When moving, the output would be like first two strings of `-s` with dynamically changed values of steps left and current position of moving parts.

The output of temperature request would be like:

	./MMPP_control -t   
	MCU1 temperature: 39.6 degC
	MCU2 temperature: 35.1 degC


## Keywords in *quiet* mode

This mode is useful for batch files and running from external soft. Its main difference is no unuseful information and data format like `parameter=value`. For example, temperature request have output like: 

	POLTEMP=35
	L4TEMP=32.9

Where `POLTEMP` is temperature of polarisator controller, L4TEMP -- temperature of wave-plate controller.
When moving, there's no output, only waiting for moving ends. It's better to run this tool with `-y` flag and asynchronously start it later with `-s` flag to receive current state.
The output of `MMPP_control -qs` will be like:

	POLMOTOR0=MOVE
	POLSTEPSLEFT0=742
	POLPOS0=4558
	POLESW00=RLSD
	POLESW01=RLSD
	POLMOTOR1=MOVE
	POLSTEPSLEFT1=7289
	POLPOS1=32411
	POLESW10=RLSD
	POLESW11=RLSD
	L4MOTOR0=MOVE
	L4STEPSLEFT0=642
	L4POS0=4358
	L4ESW00=RLSD
	L4ESW01=RLSD
	L4MOTOR1=MOVE
	L4STEPSLEFT1=1542
	L4POS1=6458
	L4ESW10=RLSD
	L4ESW11=RLSD

Where

- `xxxMOTOR0` and `xxxMOTOR1` are linear stage and rotator motors of polaroid (`POL`) or wave-plate (`L4`) controller;
- `xxxSTEPSLEFTy` are amount of steps left (these values are displayed only when corresponding motor is moving);
- `xxxPOSy` are current positions (in steps!!!);
- `xxxESWyz` are end-switches values (`y==0` -- linear stage, `y==1` -- rotator; `z==0` -- zero's end-switch, `z==1` -- limiting end-switch).

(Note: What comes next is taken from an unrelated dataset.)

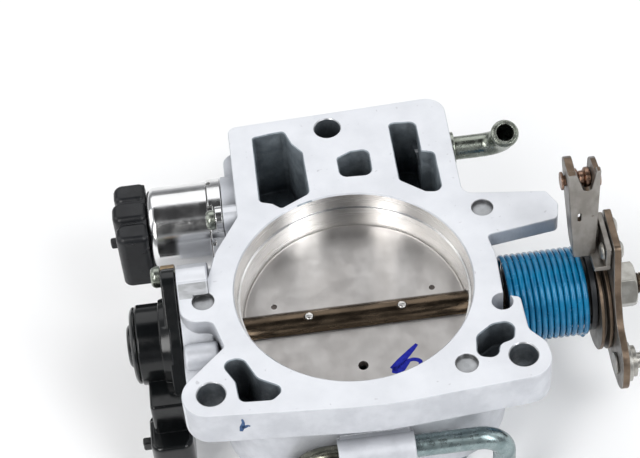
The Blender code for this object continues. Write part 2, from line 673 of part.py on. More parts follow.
def idle_valve(metals, plastic, rubber, assembly, spindle, slider):
    """The stepper valve: can, windings, rotor, pintle, spring and connector."""
    bright, copper, steel, dark = metals
    centre = (IDLE_Y, IDLE_Z)
    can_left = -66.0
    can_right = -45.3
    can = [
        (can_left, 5.0), (can_left, 12.8), (can_left + 0.6, 14.2), (can_left + 2.0, 14.75),
        (can_right, 14.75), (can_right, 13.5), (can_left + 1.4, 13.5), (can_left + 1.4, 5.0),
    ]
    piece("idle_valve_can", turned(can, centre, steps=32), bright, assembly)
    base = prism(circle(*centre, 15.4, 32), -45.0, IDLE_X - GAP, "X")
    snout = ring(IDLE_X - 1.5, -34.2, 6.4, 8.6, centre)
    notches = []
    for i in range(8):
        angle = 2.0 * math.pi * (i + 0.5) / 8
        notch = box((-46.0, -1.1, 14.2), (-43.4, 1.1, 17.0))
        bmesh.ops.rotate(notch, cent=(0, 0, 0), matrix=Matrix.Rotation(angle, 3, "X"), verts=notch.verts)
        bmesh.ops.translate(notch, vec=(0.0, *centre), verts=notch.verts)
        notches.append(notch)
    groove = ring(IDLE_X - 1.8, IDLE_X, 9.6, 12.4, centre)
    throat = rod(-46.0, -33.0, 6.2, centre)
    piece(
        "idle_valve_base", base, bright, assembly, idle_ears(4.4, -42.6, IDLE_X - GAP) + [snout],
        notches + [groove, throat] + ear_holes(idle_screw_places(), -44.0, -38.0, 2.3),
    )
    piece("idle_valve_seal", ring(IDLE_X - 1.5, IDLE_X - 0.2, 9.9, 12.1, centre), rubber, assembly)
    piece("idle_valve_windings", ring(-64.0, -46.0, 8.4, 13.2, centre), copper, assembly)
    piece("idle_valve_rotor", ring(-63.6, -48.4, 2.7, 8.0, centre), dark, spindle)
    pintle = [
        (-61.0, 0.0), (-61.0, 2.3), (-42.8, 2.3), (-42.8, 5.9), (-41.2, 5.9), (-41.2, 3.0), (-38.0, 3.0),
        (-38.0, 4.9), (-36.6, 4.9), (-31.4, 2.2), (-31.0, 0.0),
    ]
    piece("idle_valve_pintle", turned(pintle, centre, steps=24), steel, slider)
    spring = coil(-47.3, -43.6, 4.4, 3.0, 0.0, centre, 14)
    piece("idle_valve_spring", swept(spring, 0.4, 5), steel, slider, sharp=60.0)
    screws = []
    for place in idle_screw_places():
        profile = [
            (-45.9, 0.0), (-45.9, 2.6), (-45.4, 3.4), (-42.9, 3.4), (-42.9, 2.0), (-36.4, 2.0), (-36.4, 0.0),
        ]
        screws.append(turned(profile, place, steps=16))
    numbered("idle_valve_screw", screws, steel, assembly)
    idle_connector(plastic, bright, assembly)


def idle_connector(plastic, bright, assembly):
    """The ribbed connector, which a plug enters from below."""
    left = -78.4
    right = -66.3
    lobes = []
    for index, (low, high, reach) in enumerate(((37.8, 46.4, 0.8), (46.4, 55.8, 0.0), (55.8, 64.6, 0.8))):
        end = left + reach
        outline = rounded([(end, low, 2.6), (right, low, 0.0), (right, high, 0.0), (end, high, 2.6)])
        top = -8.0 if index == 1 else -8.8
        lobes.append(prism(outline, -33.0 + 0.2 * index, top))
    bar = box((left + 2.4, 38.6, -32.4), (right - 0.2, 63.8, -9.6))
    nub = box((left - 2.4, 49.8, -26.0), (left + 1.0, 52.4, -22.6))
    socket_outline = rounded([(-76.4, 40.4, 1.5), (-68.4, 40.4, 1.5), (-68.4, 62.0, 1.5), (-76.4, 62.0, 1.5)])
    socket = prism(socket_outline, -36.0, -17.0)
    piece("idle_valve_connector", bar, plastic, assembly, lobes + [nub], [socket])
    pins = [box((-73.0, y - 0.8, -27.0), (-72.0, y + 0.8, -17.3)) for y in (43.5, 48.7, 53.9, 59.1)]
    numbered("idle_valve_terminal", pins, bright, assembly)


# position sensor

def position_sensor(plastic, steel, brass, rubber, board, assembly, axle):
    """The rotary sensor on the shaft's left end."""
    centre = (0.0, SHAFT_Z)
    seat = SENSOR_X - GAP
    flange = prism(sensor_outline(), -62.4, seat, "X")
    drum = rod(-72.4, -61.0, 13.4, centre, steps=32)
    neck_block = box((-70.6, -24.0, -40.0), (-59.2, -8.0, -22.0))
    shroud_outline = rounded([
        (-72.4, -31.0, 4.0), (-58.4, -31.0, 4.0), (-58.4, -14.0, 4.0), (-72.4, -14.0, 4.0),
    ])
    shroud = prism(shroud_outline, -51.0, -36.0)
    nub = box((-75.4, -24.0, -45.0), (-71.4, -21.2, -41.0))
    chamber = turned([(-73.0, 0.0), (-73.0, 11.0), (-59.4, 11.0), (-59.4, 0.0)], centre)
    socket_outline = rounded([
        (-70.6, -29.2, 2.6), (-60.2, -29.2, 2.6), (-60.2, -15.8, 2.6), (-70.6, -15.8, 2.6),
    ])
    socket = prism(socket_outline, -52.0, -41.4)
    hub_hole = rod(-60.0, -57.0, 6.0, centre)
    sleeve_hole = [(-76.0, 0.0), (-76.0, 4.3), (-62.4, 4.3), (-62.4, 3.9), (-57.0, 3.9), (-57.0, 0.0)]
    sleeve_holes = [turned(sleeve_hole, place, steps=20) for place in sensor_screw_places()]
    piece(
        "sensor_body", drum, plastic, assembly, [flange, neck_block, shroud, nub],
        [chamber, socket, hub_hole] + sleeve_holes,
    )
    cover = [
        (-76.0, 0.0), (-76.0, 6.2), (-75.4, 7.0), (-74.6, 7.4), (-74.4, 11.6), (-73.6, 12.8),
        (-72.7, 12.8), (-72.7, 0.0),
    ]
    piece("sensor_cover", turned(cover, centre, steps=28), plastic, assembly)
    rotor = [(-70.8, 0.0), (-70.8, 9.6), (-67.6, 9.6), (-67.6, 5.7), (-59.8, 5.7), (-59.8, 0.0)]
    tang = rod(-69.2, -59.0, 3.2, centre)
    piece("sensor_rotor", turned(rotor, centre), brass, axle, (), [tang])
    piece("sensor_track", ring(-72.3, -71.3, 3.0, 10.6, centre), board, assembly)
    sleeves = [ring(-62.4, seat, 2.5, 3.6, place, steps=20) for place in sensor_screw_places()]
    numbered("sensor_sleeve", sleeves, brass, assembly)
    screws = []
    for place in sensor_screw_places():
        profile = [
            (-65.8, 0.0), (-65.8, 2.8), (-65.2, 3.6), (-62.7, 3.6), (-62.7, 2.0), (-50.0, 2.0), (-50.0, 0.0),
        ]
        screws.append(turned(profile, place, steps=20))
    numbered("sensor_screw", screws, steel, assembly)
    piece("sensor_seal", ring(-57.3, -55.8, 6.2, 8.0, centre), rubber, assembly)
    pins = [box((-65.9, y - 0.8, -46.2), (-64.9, y + 0.8, -41.7)) for y in (-26.0, -22.5, -19.0)]
    numbered("sensor_terminal", pins, steel, assembly)


# pipes

def hose_nipple(zinc, assembly):
    """The vacuum elbow pressed into the right wall."""
    start = (33.2, NIPPLE_Y, NIPPLE_Z)
    corner = (59.6, NIPPLE_Y, NIPPLE_Z)
    end = (59.8, NIPPLE_Y - 7.4, NIPPLE_Z + 12.8)
    path = bend(start, corner, end, 7.5)
    collar = ring(41.5, 43.0, 3.4, 5.9, (NIPPLE_Y, NIPPLE_Z), steps=16)
    ahead = (Vector(end) - Vector(corner)).normalized()
    bead = swept([Vector(end) - ahead * 3.0, Vector(end) - ahead * 0.4], 4.9, 12, 3.4)
    return piece("hose_nipple", swept(path, 4.15, 12, 3.1), zinc, assembly, [collar, bead])


def coolant_pipes(zinc, assembly):
    """The two pipes that carry warm coolant through the front boss."""
    right = bend((4.8, PIPE_Y, PIPE_Z), (41.4, PIPE_Y, PIPE_Z), (41.4, PIPE_Y, -58.0), 8.5)
    left = bend((-4.2, PIPE_Y, PIPE_Z), (-26.2, PIPE_Y, PIPE_Z), (-26.2, PIPE_Y, -58.0), 11.5)
    piece("coolant_pipe_right", swept(right, 3.65, 12, 2.6), zinc, assembly)
    piece("coolant_pipe_left", swept(left, 3.65, 12, 2.6), zinc, assembly)


def main():
    clear_scene()
    assembly = holder("assembly", (*BORE_FROM_CENTRE, BODY_H))
    axle = holder("shaft_axis", (0.0, 0.0, SHAFT_Z), assembly)
    spindle = holder("idle_rotor_axis", (-56.0, IDLE_Y, IDLE_Z), assembly)
    slider = holder("idle_pintle_axis", (-42.0, IDLE_Y, IDLE_Z), assembly)

    cast = finish("cast_aluminium", (0.80, 0.81, 0.84), 0.42, 0.9)
    brass = finish("sintered_bronze", (0.46, 0.30, 0.16), 0.4, 1.0)
    shaft_steel = finish("bronzed_steel", (0.20, 0.14, 0.09), 0.35, 1.0)
    plate_metal = finish("plate_brass", (0.62, 0.58, 0.55), 0.4, 1.0)
    zinc = finish("zinc_plate", (0.45, 0.46, 0.40), 0.35, 1.0)
    lever_zinc = finish("lever_zinc", (0.42, 0.38, 0.33), 0.45, 1.0)
    bright = finish("bright_plate", (0.78, 0.78, 0.78), 0.22, 1.0)
    blue = finish("blue_wire", (0.01, 0.20, 0.38), 0.35, 0.3)
    plastic = finish("black_plastic", (0.02, 0.02, 0.022), 0.45, 0.0)
    rubber = finish("black_rubber", (0.015, 0.015, 0.015), 0.8, 0.0)
    copper = finish("copper", (0.70, 0.38, 0.24), 0.35, 1.0)
    board = finish("resistor_board", (0.05, 0.16, 0.07), 0.5, 0.0)
    magnet = finish("magnet", (0.07, 0.07, 0.075), 0.5, 0.4)

    throttle_housing(cast, assembly)
    throttle_shaft(shaft_steel, axle)
    throttle_plate(plate_metal, axle)
    plate_screws(bright, axle)
    shaft_supports(bright, rubber, assembly)
    return_spring(blue, axle)
    spring_sleeve(plastic, axle)
    lever_plate(lever_zinc, axle)
    cable_cam(lever_zinc, axle)
    cable_anchor(lever_zinc, axle)
    cable_pin(copper, axle)
    lever_fasteners(lever_zinc, axle)
    stop_parts(zinc, assembly)
    idle_valve((bright, copper, shaft_steel, magnet), plastic, rubber, assembly, spindle, slider)
    position_sensor(plastic, zinc, brass, rubber, board, assembly, axle)
    hose_nipple(zinc, assembly)
    coolant_pipes(zinc, assembly)


main()
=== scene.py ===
"""Looks for the throttle body: detailed pieces, procedural finishes, studio and camera.

Sizes are in millimetres in the bore frame of the part: the bore axis is +Z, the flange face is z = 0,
the throttle shaft runs along X towards the lever and the ported side of the flange is at +Y.
"""
import json
import math

import bmesh
import bpy
from mathutils import Matrix, Vector


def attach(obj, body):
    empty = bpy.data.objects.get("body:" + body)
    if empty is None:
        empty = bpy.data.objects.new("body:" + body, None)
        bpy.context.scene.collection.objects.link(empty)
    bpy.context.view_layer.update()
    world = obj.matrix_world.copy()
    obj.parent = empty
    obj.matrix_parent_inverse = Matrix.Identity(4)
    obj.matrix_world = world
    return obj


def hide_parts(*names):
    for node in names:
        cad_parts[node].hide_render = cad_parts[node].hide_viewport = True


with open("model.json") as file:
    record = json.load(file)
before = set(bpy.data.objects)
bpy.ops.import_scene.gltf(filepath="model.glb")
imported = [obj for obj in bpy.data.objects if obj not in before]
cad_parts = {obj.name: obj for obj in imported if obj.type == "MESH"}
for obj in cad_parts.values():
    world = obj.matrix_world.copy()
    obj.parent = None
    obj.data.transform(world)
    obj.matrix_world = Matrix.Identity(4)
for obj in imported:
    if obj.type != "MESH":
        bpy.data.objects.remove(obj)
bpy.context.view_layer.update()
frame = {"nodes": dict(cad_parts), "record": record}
record = frame["record"]
BODY_OF = {node: body for body, nodes in record["behaviour"]["bodies"].items() for node in nodes}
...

**Warning**! Be careful: positions of rotators have different values. When you call this tool to move any rotator to given angle, you should point this angle in degrees. When you get state of device, you will see this angle in steps! These parameters defined in `tty_procs.h`:

	#define STEPSREV1           (36000)
	#define STEPSREV2           (28800)
	
This mean that polaroid rotator have 36000 steps per revolution (100 steps per degree), wave-plate rotator have 28800 steps per revolution (80 steps per degree).